S'il est politiquement impossible de faire disparaître le dollar canadien, peut-on au moins en fixer la valeur de manière crédible par rapport au dollar américain, de manière à lui éviter les monstrueuses attaques spéculatives dont la plupart des monnaies en régime fixe ont fait l'objet depuis 25 ans? La réponse ici est: peut-être, mais ce n'est pas sûr. Ici, deux possibilités pratiques de fixation du taux de change s'offrent à nous: la fixation molle ou la fixation dure. La fixation molle retournerait le Canada au système de taux de change fixe, mais modifiable, qui fut en vigueur de 1945 à 1973 à l'époque des dispositions de l'Accord de Bretton Woods. Sous un tel régime, la Banque du Canada s'engagerait moralement, dans le cours normal des choses, à gérer nos taux d'intérêt afin de contenir le taux de change à l'intérieur d'une bande étroite de fluctuations. Mais elle se réserverait le droit de réévaluer ou de dévaluer le dollar canadien par pure décision administrative dans une situation où apparaîtrait un "déséquilibre fondamental".
Jusqu'au lancement de l'euro, il y a 15 mois, l'Autriche, le Luxembourg et les Pays-Bas, où l'appui populaire à un régime fixe est massif, avaient exceptionnellement réussi à gérer un système du type Bretton Woods sans encombre pendant les deux décennies précédentes. Mais on conviendra que l'instabilité extrême de l'hydre financier international et la mollesse de l'opinion canadienne en matière de taux de change rendraient notre monnaie très vulnérable aux attaques spéculatives massives si on la soumettait à un tel régime. Depuis 10 ans, l'option Bretton Woods n'a survécu dans aucun pays membre du Fonds monétaire international.
Si on reconnaît qu'une fixation molle du taux de change n'est pas viable, reste la possibilité d'une fixation dure. Un tel régime serait géré par une institution du type "conseil monétaire" (currency board, en anglais). La parité fixée pour le taux de change ne pourrait être modifiée par simple décision administrative comme sous le régime de Bretton Woods, mais seulement par amendement à une loi du parlement. De plus, la base monétaire de l'économie serait garantie à 100% ou plus par des bons du trésor américain.
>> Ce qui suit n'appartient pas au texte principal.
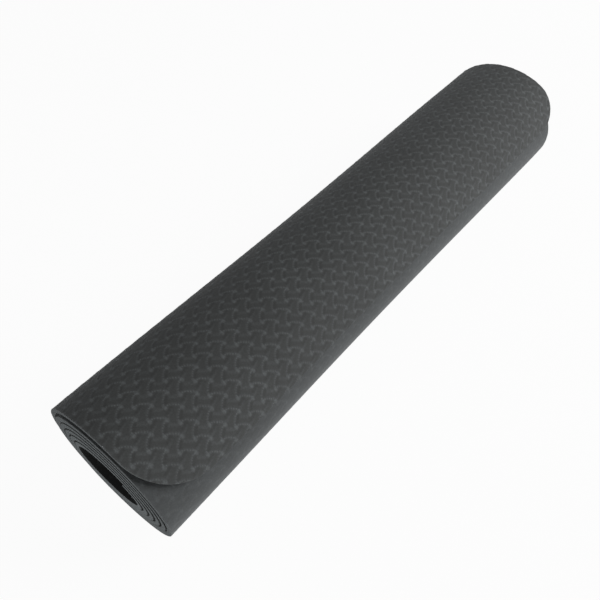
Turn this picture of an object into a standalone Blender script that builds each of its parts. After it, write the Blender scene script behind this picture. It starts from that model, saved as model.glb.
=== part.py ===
"""A rolled-up foam exercise mat, lying on its flattened underside.

The mat is one long sheet of foam, wound round an oval hollow. The roll lies along Y with its
near end at -Y, and the sheet's free end lies over the top. The free end is divided into strips
that turn on living hinges in the sheet's outer face. They uncurl together, over the left side,
until they lie flat on the floor.

An angle here is the direction that the sheet's outer face looks in, in degrees, seen from the
near end: 0 is right, 90 is up. It grows from the sheet's free end to its inner end, by 360 for
each turn.
"""

import math

import bmesh
import bpy
import numpy as np
from mathutils import Vector

# The sheet, laid flat
MAT_LENGTH = 1.73
MAT_WIDTH = 0.61
MAT_THICKNESS = 0.0054
NEAR_CORNER_RADIUS = 0.052
FAR_CORNER_RADIUS = 0.040

# The winding
HOLLOW_HALF_WIDTH = 0.0295
HOLLOW_HALF_HEIGHT = 0.0188
TURN_GAP = 0.0005
CORE_CREEP = 0.0022
FLAT_DEPTH = 0.0005
FREE_END_ANGLE = 28.0

# The loose outer turn, which stands off the turn beneath it
FIRST_HINGE_ANGLE = 260.0
SLACK = 0.001
SLACK_ANGLE = 60.0
LOOSE_CREEP = 0.001
END_LIFT = 0.0008
END_LIFT_ANGLE = 70.0

# The loose turn's strips
STRIP_COUNT = 18
HINGE_GAP = 0.0003

# How finely the curves are divided
ROLL_STEP_ANGLE = 5.0
STRIP_STEPS = 3
CORNER_STEPS = 8
CLOSEST_ANGLE = 0.5

# The foam's finish
FOAM_COLOUR = (0.066, 0.069, 0.068, 1.0)
FOAM_ROUGHNESS = 0.82
SHARP_ANGLE = 30.0

FULL_TURN = 360.0
LOWEST_ANGLE = 270.0
SMALL_ANGLE = 0.01
TURN_PITCH = MAT_THICKNESS + TURN_GAP


def ease(progress):
    """A smooth rise from 0 at or below 0 to 1 at or above 1."""
    progress = np.clip(progress, 0.0, 1.0)
    return progress**3 * (10.0 - 15.0 * progress + 6.0 * progress**2)


def reach(angles, inner_angle):
    """Distance of the sheet's inner face from the roll's centre line, in the way it looks."""
    turned = np.radians(angles)
    hollow = np.hypot(HOLLOW_HALF_WIDTH * np.cos(turned), HOLLOW_HALF_HEIGHT * np.sin(turned))
    turns_beneath = (inner_angle - angles) / FULL_TURN
    loose = SLACK * ease((FIRST_HINGE_ANGLE - angles) / SLACK_ANGLE)
    lifted = END_LIFT * ease((FREE_END_ANGLE + END_LIFT_ANGLE - angles) / END_LIFT_ANGLE)
    return hollow + TURN_PITCH * turns_beneath + loose + lifted


def section(angles, depth, inner_angle):
    """Points X, Z of the section about the centre line, depth above the sheet's inner face."""
    angles = np.atleast_1d(angles)
    turned = np.radians(angles)
    rise = reach(angles + SMALL_ANGLE, inner_angle) - reach(angles - SMALL_ANGLE, inner_angle)
    slope = rise / math.radians(2.0 * SMALL_ANGLE)
    distance = reach(angles, inner_angle) + depth
    x = distance * np.cos(turned) - slope * np.sin(turned)
    z = distance * np.sin(turned) + slope * np.cos(turned)
    return np.stack([x, z], axis=1)


def sheet_lengths(inner_angle):
    """Angles from the free end to the inner end, and the length of the sheet up to each."""
    angles = np.arange(FREE_END_ANGLE, inner_angle, 1.0)
    angles = np.append(angles, inner_angle)
    steps = np.diff(section(angles, MAT_THICKNESS / 2.0, inner_angle), axis=0)
    return angles, np.append(0.0, np.cumsum(np.hypot(steps[:, 0], steps[:, 1])))


def find_inner_angle():
    """The angle of the inner end at which the wound sheet is MAT_LENGTH long."""
    low = high = FIRST_HINGE_ANGLE + FULL_TURN
    while sheet_lengths(high)[1][-1] < MAT_LENGTH:
        low, high = high, high + FULL_TURN
    while high - low > SMALL_ANGLE / 100.0:
        middle = (low + high) / 2.0
        if sheet_lengths(middle)[1][-1] < MAT_LENGTH:
            low = middle
        else:
            high = middle
    return high


INNER_ANGLE = find_inner_angle()
LENGTH_ANGLES, LENGTHS = sheet_lengths(INNER_ANGLE)
CORNER_ANGLE = float(np.interp(NEAR_CORNER_RADIUS, LENGTHS, LENGTH_ANGLES))
STRIP_ANGLE = (FIRST_HINGE_ANGLE - FREE_END_ANGLE) / STRIP_COUNT
OUTERMOST = section(np.append(LENGTH_ANGLES, LOWEST_ANGLE), MAT_THICKNESS, INNER_ANGLE)
CENTRE_X = -float(OUTERMOST[:, 0].min() + OUTERMOST[:, 0].max()) / 2.0
CENTRE_Z = -float(OUTERMOST[:, 1].min()) - FLAT_DEPTH


def place(angle, depth, shift=0.0):
    """A point X, Z of the sheet, shifted along it towards its inner end."""
    x, z = section(angle, depth, INNER_ANGLE)[0]
    x -= shift * math.sin(math.radians(angle))
    z += shift * math.cos(math.radians(angle))
    return float(x) + CENTRE_X, float(z) + CENTRE_Z


def corner_inset(angle, radius):
    """How far a rounded corner draws in the sheet's side edge at an angle of the winding."""
    from_corner = max(0.0, radius - float(np.interp(angle, LENGTH_ANGLES, LENGTHS)))
    return radius - math.sqrt(max(0.0, radius**2 - from_corner**2))


def creep(angle):
    """How far the sheet has slid in Y: its inner turns to the near end, its loose turn to the far."""
    wound = max(0.0, angle - CORNER_ANGLE) / (INNER_ANGLE - CORNER_ANGLE)
    loose = float(ease((FIRST_HINGE_ANGLE - angle) / SLACK_ANGLE))
    return CORE_CREEP * (0.5 - wound) + LOOSE_CREEP * (loose - 0.5)


def side_edges(angle):
    """Y of the sheet's near and far side edges, which its rounded corners draw in."""
    near_y = corner_inset(angle, NEAR_CORNER_RADIUS) - MAT_WIDTH / 2.0
    far_y = MAT_WIDTH / 2.0 - corner_inset(angle, FAR_CORNER_RADIUS)
    return creep(angle) + near_y, creep(angle) + far_y


def outline(angle, shift=0.0):
    """The four corners of the sheet where it is cut across at an angle."""
    inner_x, inner_z = place(angle, 0.0, shift)
    outer_x, outer_z = place(angle, MAT_THICKNESS, shift)
    outer_z = max(outer_z, 0.0)
    near_y, far_y = side_edges(angle)
    return [
        Vector((inner_x, near_y, inner_z)),
        Vector((outer_x, near_y, outer_z)),
        Vector((outer_x, far_y, outer_z)),
        Vector((inner_x, far_y, inner_z)),
    ]


def foam(name):
    """Dark grey foam, with a dull skin."""
    material = bpy.data.materials.new(name)
    material.use_nodes = True
    shader = material.node_tree.nodes["Principled BSDF"]
    shader.inputs["Base Color"].default_value = FOAM_COLOUR
    shader.inputs["Roughness"].default_value = FOAM_ROUGHNESS
    shader.inputs["Metallic"].default_value = 0.0
    return material


def loft(name, outlines, origin):
    """A solid through four-cornered outlines, closed at both ends, with its origin given."""
    solid = bmesh.new()
    rings = [[solid.verts.new(corner - origin) for corner in corners] for corners in outlines]
    for ring, following in zip(rings, rings[1:]):
        for corner in range(4):
            beside = (corner + 1) % 4
            solid.faces.new((ring[corner], ring[beside], following[beside], following[corner]))
    solid.faces.new(rings[0])
    solid.faces.new(reversed(rings[-1]))
    bmesh.ops.recalc_face_normals(solid, faces=solid.faces)
    mesh = bpy.data.meshes.new(name)
    solid.to_mesh(mesh)
    solid.free()
    mesh.shade_smooth()
    mesh.set_sharp_from_angle(angle=math.radians(SHARP_ANGLE))
    mesh.materials.append(foam(name))
    piece = bpy.data.objects.new(name, mesh)
    bpy.context.scene.collection.objects.link(piece)
    return piece


def flat_edges():
    """The two angles at which the outermost turn meets the floor, at the edges of its flat."""
    angles = []
    for side in (-1.0, 1.0):
        low, high = 0.0, 90.0
        while high - low > SMALL_ANGLE:
            middle = (low + high) / 2.0
            above = place(LOWEST_ANGLE + side * middle, MAT_THICKNESS)[1] > 0.0
            low, high = (low, middle) if above else (middle, high)
        angles.append(LOWEST_ANGLE + side * high)
    return angles


def spread(low, high, wanted):
    """The wanted angles between low and high that aren't crowded, and both ends."""
    angles = [low, high]
    for angle in wanted:
        crowded = min(abs(angle - other) for other in angles) < CLOSEST_ANGLE
        if low < angle < high and not crowded:
            angles.append(float(angle))
    return sorted(angles)


def roll_angles():
    """Where the wound part of the sheet is cut across."""
    regular = np.arange(math.ceil(FIRST_HINGE_ANGLE / ROLL_STEP_ANGLE), INNER_ANGLE / ROLL_STEP_ANGLE)
    return spread(FIRST_HINGE_ANGLE, INNER_ANGLE, flat_edges() + list(regular * ROLL_STEP_ANGLE))


def corner_angles():
    """Where the rounded corners' arcs have their points."""
    arc = 1.0 - np.cos(np.linspace(0.0, math.pi / 2.0, CORNER_STEPS + 1))
    along = np.concatenate([NEAR_CORNER_RADIUS * arc, FAR_CORNER_RADIUS * arc])
    return list(np.interp(along, LENGTHS, LENGTH_ANGLES))


def build_roll():
    """The wound part of the sheet, from the first hinge to its inner end, in one length."""
    angles = roll_angles()
    outlines = [outline(angle) for angle in angles]
    outlines[0] = outline(angles[0], HINGE_GAP / 2.0)
    return loft("mat_roll", outlines, Vector((0.0, 0.0, 0.0)))


def hinge_point(index):
    """The middle of a strip's living hinge, in the sheet's outer face."""
    x, z = place(FIRST_HINGE_ANGLE - index * STRIP_ANGLE, MAT_THICKNESS)
    return Vector((x, 0.0, z))


def build_strip(index, carrier):
    """One strip of the loose turn, which turns about its edge that is nearer the roll."""
    high = FIRST_HINGE_ANGLE - index * STRIP_ANGLE
    low = high - STRIP_ANGLE
    is_last = index == STRIP_COUNT - 1
    wanted = corner_angles() + list(np.linspace(low, high, STRIP_STEPS + 1))
    angles = spread(low, high, wanted)
    outlines = [outline(angle) for angle in angles]
    outlines[-1] = outline(high, -HINGE_GAP / 2.0)
    if not is_last:
        outlines[0] = outline(low, HINGE_GAP / 2.0)
    name = "free_edge" if is_last else f"outer_wrap_{index + 1:02d}"
    strip = loft(name, outlines, hinge_point(index))
    strip.parent = carrier
    strip.location = hinge_point(index) - (hinge_point(index - 1) if index else carrier.location)
    return strip


def least_gap():
    """The smallest distance between two turns of the roll, measured from the points of each."""
    angles = np.array(roll_angles())
    inner_face = np.array([place(angle, 0.0) for angle in angles])
    outer_face = np.array([place(angle, MAT_THICKNESS) for angle in angles])
    least = math.inf
    for start, end, start_angle in zip(inner_face, inner_face[1:], angles):
        beneath = outer_face[np.abs(angles - start_angle - FULL_TURN) < FULL_TURN / 2.0]
        along = end - start
        shares = np.clip((beneath - start) @ along / (along @ along), 0.0, 1.0)
        gaps = np.linalg.norm(beneath - start - shares[:, None] * along, axis=1)
        least = min([least, *gaps])
    return least


def build_mat():
    """The roll, and the chain of strips that its loose outer turn is made of."""
    for old in list(bpy.data.objects):
        bpy.data.objects.remove(old)
    carrier = build_roll()
    for index in range(STRIP_COUNT):
        carrier = build_strip(index, carrier)
    print(f"turns in the roll: {(INNER_ANGLE - FREE_END_ANGLE) / FULL_TURN:.2f}")
    print(f"least gap between turns: {least_gap() * 1000.0:.3f} mm")


build_mat()
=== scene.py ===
"""A rolled-up dark grey exercise mat: its looks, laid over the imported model."""

import math

import bpy
import numpy as np
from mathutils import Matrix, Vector


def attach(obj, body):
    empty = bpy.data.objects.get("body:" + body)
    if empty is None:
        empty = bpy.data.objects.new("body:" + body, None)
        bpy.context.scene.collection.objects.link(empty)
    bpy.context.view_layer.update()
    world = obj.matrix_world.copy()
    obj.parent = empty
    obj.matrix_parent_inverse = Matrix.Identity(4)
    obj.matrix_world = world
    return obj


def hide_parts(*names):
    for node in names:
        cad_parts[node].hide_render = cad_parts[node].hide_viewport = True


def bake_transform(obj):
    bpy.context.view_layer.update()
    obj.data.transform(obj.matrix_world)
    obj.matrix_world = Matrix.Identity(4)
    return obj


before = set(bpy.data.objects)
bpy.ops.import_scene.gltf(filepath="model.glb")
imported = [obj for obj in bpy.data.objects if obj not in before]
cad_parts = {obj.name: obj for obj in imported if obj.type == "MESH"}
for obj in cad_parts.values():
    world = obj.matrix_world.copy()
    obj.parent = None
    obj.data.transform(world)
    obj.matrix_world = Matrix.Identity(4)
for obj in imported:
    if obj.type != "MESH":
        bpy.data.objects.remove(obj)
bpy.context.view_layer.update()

# Camera: above the roll's right-hand side, looking down its length from the near end.
# Its place was fitted to the roll's outline in the photograph.
CAMERA_PLACE = (0.243185, -0.36949, 0.521741)
CAMERA_TILT = 39.002
CAMERA_TURN = 39.582
CAMERA_LENS = 38.366
CAMERA_SENSOR = 36.0

camera_lens = bpy.data.cameras.new("camera")
camera_lens.lens = CAMERA_LENS
camera_lens.sensor_fit = "HORIZONTAL"
camera_lens.sensor_width = CAMERA_SENSOR
camera = bpy.data.objects.new("camera", camera_lens)
camera.location = CAMERA_PLACE
camera.rotation_euler = (math.radians(CAMERA_TILT), 0.0, math.radians(CAMERA_TURN))
bpy.context.scene.collection.objects.link(camera)
bpy.context.scene.camera = camera

# Studio: a plain white floor under a large soft lamp on the right, towards the far end, with
# a low one before the near end. The floor looks white to the camera and keeps a faint shadow.
FLOOR_SIZE = 30.0
FLOOR_COLOUR = (0.9, 0.9, 0.9, 1.0)
FLOOR_SHADOW_SHARE = 0.045
WHITE = (1.0, 1.0, 1.0, 1.0)
SKY_STRENGTH = 0.11

# Each lamp's name, place, size and power
SOFT_LAMPS = (
    ("key_lamp", (1.06, 1.03, 1.13), 1.0, 20.5),
    ("low_lamp", (0.1, -2.1, 0.3), 0.5, 17.5),
)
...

Un élément de crédibilité supplémentaire pourrait appuyer le régime si la Réserve fédérale américaine s'engageait officiellement à aider au besoin le conseil monétaire canadien à défendre la parité fixe établie et à agir comme prêteur de dernier ressort en cas de crise financière. L'intérêt que les États-Unis trouveraient à une telle entente découle du fait que la stabilité de la monnaie de leur principal partenaire commercial et financier serait bénéfique aux entreprises américaines concernées.
Nul doute qu'une fixation dure du type conseil monétaire aurait plus de chances de survivre qu'une fixation molle du type Bretton Woods. L'Argentine et Hong Kong vivent sous un tel régime depuis 10 et 25 ans, respectivement. Mais, premièrement, le système n'est pas complètement blindé contre les raids spéculatifs dommageables, comme l'expérience récente de ces deux pays l'a démontré. Deuxièmement, contrairement aux cas de l'Argentine et de Hong Kong, il est douteux que le soutien de l'opinion canadienne à une fixation dure soit très solide. La crédibilité politique du régime serait fragile. Troisièmement, la contrepartie exigée par les Américains pour aider le Canada à défendre la parité choisie et pour agir comme prêteurs de dernier ressort auprès des institutions financières canadiennes pourrait inclure un transfert de souveraineté sur la réglementation financière qui serait probablement politiquement inacceptable aux yeux du Canada. En somme, bien qu'il vaille la peine d'explorer la possibilité d'une fixation dure régie par un conseil monétaire, l'aventure paraît encore, pour l'instant, comporter certains risques.
Conclusion
Si le régime flottant actuel est aujourd'hui sévèrement remis en question par un nombre croissant de Canadiens, c'est qu'au cours de la décennie 90, l'avantage perçu de notre politique monétaire indépendante a diminué et le coût perçu de l'instabilité du taux de change a augmenté. La solution économique idéale, à mon sens, serait d'abolir le dollar canadien et d'engager l'Amérique du Nord dans un processus d'accession formelle à une union monétaire semblable à la nouvelle union monétaire européenne. Le hic est que cette solution échoue les tests élémentaires de légitimité politique et d'imputabilité parlementaire. Une solution de rechange consisterait à conserver le dollar canadien, mais à fixer sa valeur le plus fermement possible, sous la surveillance d'un conseil monétaire canadien et avec l'appui de la Réserve fédérale américaine. Mais il n'est même pas sûr que cette solution serait blindée contre les raids spéculatifs globaux et il est, au contraire, certain que des obstacles politiques importants se dresseraient contre sa mise en uvre.
Un grand nombre de nos concitoyens se plaignent à bon droit des vicissitudes de notre régime actuel de taux de change flottant. C'est un mauvais système. Mais il faut bien reconnaître qu'il est encore pour l'instant, comme on dit, le seul borgne éligible à la royauté au pays des aveugles. Pour l'avenir, il faut continuer à explorer les solutions de rechange du côté des régimes fixes; mais, pour demain matin, il faut également, par nos critiques et nos suggestions, aider la Banque du Canada à améliorer sa gestion du régime monétaire actuel.